CAD and scene scripts:
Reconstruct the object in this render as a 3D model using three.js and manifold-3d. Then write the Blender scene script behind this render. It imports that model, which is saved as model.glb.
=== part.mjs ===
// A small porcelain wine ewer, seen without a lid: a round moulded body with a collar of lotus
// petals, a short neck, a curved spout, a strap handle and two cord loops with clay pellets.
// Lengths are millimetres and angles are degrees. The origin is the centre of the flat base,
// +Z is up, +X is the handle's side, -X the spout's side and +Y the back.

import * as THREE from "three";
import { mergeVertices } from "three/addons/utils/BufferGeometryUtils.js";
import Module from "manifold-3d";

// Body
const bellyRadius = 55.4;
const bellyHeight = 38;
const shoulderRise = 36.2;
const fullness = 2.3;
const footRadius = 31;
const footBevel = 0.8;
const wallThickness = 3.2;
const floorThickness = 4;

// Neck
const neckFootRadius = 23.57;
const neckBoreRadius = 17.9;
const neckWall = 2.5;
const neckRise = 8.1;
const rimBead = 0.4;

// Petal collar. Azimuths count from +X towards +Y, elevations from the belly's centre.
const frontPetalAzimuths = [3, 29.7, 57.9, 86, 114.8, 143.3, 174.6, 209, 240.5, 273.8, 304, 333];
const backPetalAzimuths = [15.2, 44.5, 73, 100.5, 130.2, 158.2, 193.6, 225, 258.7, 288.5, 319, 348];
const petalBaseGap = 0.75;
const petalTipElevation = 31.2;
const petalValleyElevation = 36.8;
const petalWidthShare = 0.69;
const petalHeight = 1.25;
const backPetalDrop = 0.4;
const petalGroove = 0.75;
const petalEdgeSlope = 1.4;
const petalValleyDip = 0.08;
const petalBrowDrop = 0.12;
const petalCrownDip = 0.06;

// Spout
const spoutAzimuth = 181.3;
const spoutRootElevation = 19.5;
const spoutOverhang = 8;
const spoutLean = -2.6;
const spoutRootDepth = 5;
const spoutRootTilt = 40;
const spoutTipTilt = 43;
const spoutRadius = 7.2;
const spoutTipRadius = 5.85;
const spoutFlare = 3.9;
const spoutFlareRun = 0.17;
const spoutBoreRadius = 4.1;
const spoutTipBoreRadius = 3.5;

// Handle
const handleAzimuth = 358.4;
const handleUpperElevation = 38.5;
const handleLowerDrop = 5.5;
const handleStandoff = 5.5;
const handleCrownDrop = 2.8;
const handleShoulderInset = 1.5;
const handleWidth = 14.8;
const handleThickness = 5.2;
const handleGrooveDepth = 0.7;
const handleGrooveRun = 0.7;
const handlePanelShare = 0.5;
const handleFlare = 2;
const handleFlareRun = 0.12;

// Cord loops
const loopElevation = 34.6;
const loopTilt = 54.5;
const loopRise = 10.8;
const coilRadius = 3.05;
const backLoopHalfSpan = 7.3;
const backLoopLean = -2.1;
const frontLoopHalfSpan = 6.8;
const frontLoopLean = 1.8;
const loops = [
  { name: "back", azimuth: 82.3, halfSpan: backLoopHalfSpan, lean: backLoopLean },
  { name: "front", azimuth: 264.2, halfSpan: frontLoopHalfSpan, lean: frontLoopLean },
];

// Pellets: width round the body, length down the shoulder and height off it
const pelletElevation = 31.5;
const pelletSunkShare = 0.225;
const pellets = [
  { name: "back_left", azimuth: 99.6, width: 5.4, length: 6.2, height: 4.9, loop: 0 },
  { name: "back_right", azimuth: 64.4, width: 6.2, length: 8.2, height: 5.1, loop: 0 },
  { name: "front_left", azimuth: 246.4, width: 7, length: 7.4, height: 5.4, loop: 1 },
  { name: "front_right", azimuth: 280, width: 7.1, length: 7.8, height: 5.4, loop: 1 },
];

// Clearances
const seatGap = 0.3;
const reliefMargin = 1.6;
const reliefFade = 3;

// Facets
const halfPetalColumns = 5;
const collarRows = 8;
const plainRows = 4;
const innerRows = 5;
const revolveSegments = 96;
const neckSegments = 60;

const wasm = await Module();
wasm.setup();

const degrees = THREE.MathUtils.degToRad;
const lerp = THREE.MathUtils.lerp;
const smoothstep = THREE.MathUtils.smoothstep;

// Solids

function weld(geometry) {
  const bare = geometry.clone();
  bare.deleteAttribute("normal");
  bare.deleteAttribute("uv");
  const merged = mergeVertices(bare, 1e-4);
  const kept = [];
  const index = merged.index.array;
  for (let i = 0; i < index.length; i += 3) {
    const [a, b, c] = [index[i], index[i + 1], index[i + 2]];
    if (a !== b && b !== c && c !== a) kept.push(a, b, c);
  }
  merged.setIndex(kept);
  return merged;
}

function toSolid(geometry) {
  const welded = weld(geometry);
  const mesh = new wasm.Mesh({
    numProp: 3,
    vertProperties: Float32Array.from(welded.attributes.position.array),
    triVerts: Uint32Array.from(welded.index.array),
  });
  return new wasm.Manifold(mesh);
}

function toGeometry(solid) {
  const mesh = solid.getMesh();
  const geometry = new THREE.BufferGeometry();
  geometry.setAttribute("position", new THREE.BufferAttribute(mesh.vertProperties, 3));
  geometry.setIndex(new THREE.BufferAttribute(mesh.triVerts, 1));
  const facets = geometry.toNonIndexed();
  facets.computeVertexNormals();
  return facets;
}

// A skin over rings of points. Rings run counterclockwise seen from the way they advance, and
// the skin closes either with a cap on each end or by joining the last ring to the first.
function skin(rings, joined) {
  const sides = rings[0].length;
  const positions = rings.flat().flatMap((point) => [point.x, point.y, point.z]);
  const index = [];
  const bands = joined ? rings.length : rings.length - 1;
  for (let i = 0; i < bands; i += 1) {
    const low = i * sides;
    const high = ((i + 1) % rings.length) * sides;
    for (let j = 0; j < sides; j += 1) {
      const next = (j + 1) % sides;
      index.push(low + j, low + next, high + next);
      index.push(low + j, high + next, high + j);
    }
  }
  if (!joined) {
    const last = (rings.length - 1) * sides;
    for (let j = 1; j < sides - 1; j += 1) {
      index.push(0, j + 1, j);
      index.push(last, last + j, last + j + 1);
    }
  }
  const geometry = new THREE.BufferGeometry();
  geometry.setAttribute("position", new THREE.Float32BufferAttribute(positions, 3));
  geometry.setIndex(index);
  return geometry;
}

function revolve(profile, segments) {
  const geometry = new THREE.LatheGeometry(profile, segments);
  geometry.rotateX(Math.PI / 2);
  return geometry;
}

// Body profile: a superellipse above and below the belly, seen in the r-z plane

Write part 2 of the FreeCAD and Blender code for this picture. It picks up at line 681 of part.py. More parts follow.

[Given problem] Emit the full listing verbatim.

[Exercise solution]
Reconstruct the object in this render as a 3D model using three.js and manifold-3d. Then write the Blender scene script behind this render. It imports that model, which is saved as model.glb.
=== part.mjs ===
// A small porcelain wine ewer, seen without a lid: a round moulded body with a collar of lotus
// petals, a short neck, a curved spout, a strap handle and two cord loops with clay pellets.
// Lengths are millimetres and angles are degrees. The origin is the centre of the flat base,
// +Z is up, +X is the handle's side, -X the spout's side and +Y the back.

import * as THREE from "three";
import { mergeVertices } from "three/addons/utils/BufferGeometryUtils.js";
import Module from "manifold-3d";

// Body
const bellyRadius = 55.4;
const bellyHeight = 38;
const shoulderRise = 36.2;
const fullness = 2.3;
const footRadius = 31;
const footBevel = 0.8;
const wallThickness = 3.2;
const floorThickness = 4;

// Neck
const neckFootRadius = 23.57;
const neckBoreRadius = 17.9;
const neckWall = 2.5;
const neckRise = 8.1;
const rimBead = 0.4;

// Petal collar. Azimuths count from +X towards +Y, elevations from the belly's centre.
const frontPetalAzimuths = [3, 29.7, 57.9, 86, 114.8, 143.3, 174.6, 209, 240.5, 273.8, 304, 333];
const backPetalAzimuths = [15.2, 44.5, 73, 100.5, 130.2, 158.2, 193.6, 225, 258.7, 288.5, 319, 348];
const petalBaseGap = 0.75;
const petalTipElevation = 31.2;
const petalValleyElevation = 36.8;
const petalWidthShare = 0.69;
const petalHeight = 1.25;
const backPetalDrop = 0.4;
const petalGroove = 0.75;
const petalEdgeSlope = 1.4;
const petalValleyDip = 0.08;
const petalBrowDrop = 0.12;
const petalCrownDip = 0.06;

// Spout
const spoutAzimuth = 181.3;
const spoutRootElevation = 19.5;
const spoutOverhang = 8;
const spoutLean = -2.6;
const spoutRootDepth = 5;
const spoutRootTilt = 40;
const spoutTipTilt = 43;
const spoutRadius = 7.2;
const spoutTipRadius = 5.85;
const spoutFlare = 3.9;
const spoutFlareRun = 0.17;
const spoutBoreRadius = 4.1;
const spoutTipBoreRadius = 3.5;

// Handle
const handleAzimuth = 358.4;
const handleUpperElevation = 38.5;
const handleLowerDrop = 5.5;
const handleStandoff = 5.5;
const handleCrownDrop = 2.8;
const handleShoulderInset = 1.5;
const handleWidth = 14.8;
const handleThickness = 5.2;
const handleGrooveDepth = 0.7;
const handleGrooveRun = 0.7;
const handlePanelShare = 0.5;
const handleFlare = 2;
const handleFlareRun = 0.12;

// Cord loops
const loopElevation = 34.6;
const loopTilt = 54.5;
const loopRise = 10.8;
const coilRadius = 3.05;
const backLoopHalfSpan = 7.3;
const backLoopLean = -2.1;
const frontLoopHalfSpan = 6.8;
const frontLoopLean = 1.8;
const loops = [
  { name: "back", azimuth: 82.3, halfSpan: backLoopHalfSpan, lean: backLoopLean },
  { name: "front", azimuth: 264.2, halfSpan: frontLoopHalfSpan, lean: frontLoopLean },
];

// Pellets: width round the body, length down the shoulder and height off it
const pelletElevation = 31.5;
const pelletSunkShare = 0.225;
const pellets = [
  { name: "back_left", azimuth: 99.6, width: 5.4, length: 6.2, height: 4.9, loop: 0 },
  { name: "back_right", azimuth: 64.4, width: 6.2, length: 8.2, height: 5.1, loop: 0 },
  { name: "front_left", azimuth: 246.4, width: 7, length: 7.4, height: 5.4, loop: 1 },
  { name: "front_right", azimuth: 280, width: 7.1, length: 7.8, height: 5.4, loop: 1 },
];

// Clearances
const seatGap = 0.3;
const reliefMargin = 1.6;
const reliefFade = 3;

// Facets
const halfPetalColumns = 5;
const collarRows = 8;
const plainRows = 4;
const innerRows = 5;
const revolveSegments = 96;
const neckSegments = 60;

const wasm = await Module();
wasm.setup();

const degrees = THREE.MathUtils.degToRad;
const lerp = THREE.MathUtils.lerp;
const smoothstep = THREE.MathUtils.smoothstep;

// Solids

function weld(geometry) {
  const bare = geometry.clone();
  bare.deleteAttribute("normal");
  bare.deleteAttribute("uv");
  const merged = mergeVertices(bare, 1e-4);
  const kept = [];
  const index = merged.index.array;
  for (let i = 0; i < index.length; i += 3) {
    const [a, b, c] = [index[i], index[i + 1], index[i + 2]];
    if (a !== b && b !== c && c !== a) kept.push(a, b, c);
  }
  merged.setIndex(kept);
  return merged;
}

function toSolid(geometry) {
  const welded = weld(geometry);
  const mesh = new wasm.Mesh({
    numProp: 3,
    vertProperties: Float32Array.from(welded.attributes.position.array),
    triVerts: Uint32Array.from(welded.index.array),
  });
  return new wasm.Manifold(mesh);
}

function toGeometry(solid) {
  const mesh = solid.getMesh();
  const geometry = new THREE.BufferGeometry();
  geometry.setAttribute("position", new THREE.BufferAttribute(mesh.vertProperties, 3));
  geometry.setIndex(new THREE.BufferAttribute(mesh.triVerts, 1));
  const facets = geometry.toNonIndexed();
  facets.computeVertexNormals();
  return facets;
}

// A skin over rings of points. Rings run counterclockwise seen from the way they advance, and
// the skin closes either with a cap on each end or by joining the last ring to the first.
function skin(rings, joined) {
  const sides = rings[0].length;
  const positions = rings.flat().flatMap((point) => [point.x, point.y, point.z]);
  const index = [];
  const bands = joined ? rings.length : rings.length - 1;
  for (let i = 0; i < bands; i += 1) {
    const low = i * sides;
    const high = ((i + 1) % rings.length) * sides;
    for (let j = 0; j < sides; j += 1) {
      const next = (j + 1) % sides;
      index.push(low + j, low + next, high + next);
      index.push(low + j, high + next, high + j);
    }
  }
  if (!joined) {
    const last = (rings.length - 1) * sides;
    for (let j = 1; j < sides - 1; j += 1) {
      index.push(0, j + 1, j);
      index.push(last, last + j, last + j + 1);
    }
  }
  const geometry = new THREE.BufferGeometry();
  geometry.setAttribute("position", new THREE.Float32BufferAttribute(positions, 3));
  geometry.setIndex(index);
  return geometry;
}

function revolve(profile, segments) {
  const geometry = new THREE.LatheGeometry(profile, segments);
  geometry.rotateX(Math.PI / 2);
  return geometry;
}

// Body profile: a superellipse above and below the belly, seen in the r-z plane

Write part 2 of the FreeCAD and Blender code for this picture. It picks up at line 681 of part.py. More parts follow.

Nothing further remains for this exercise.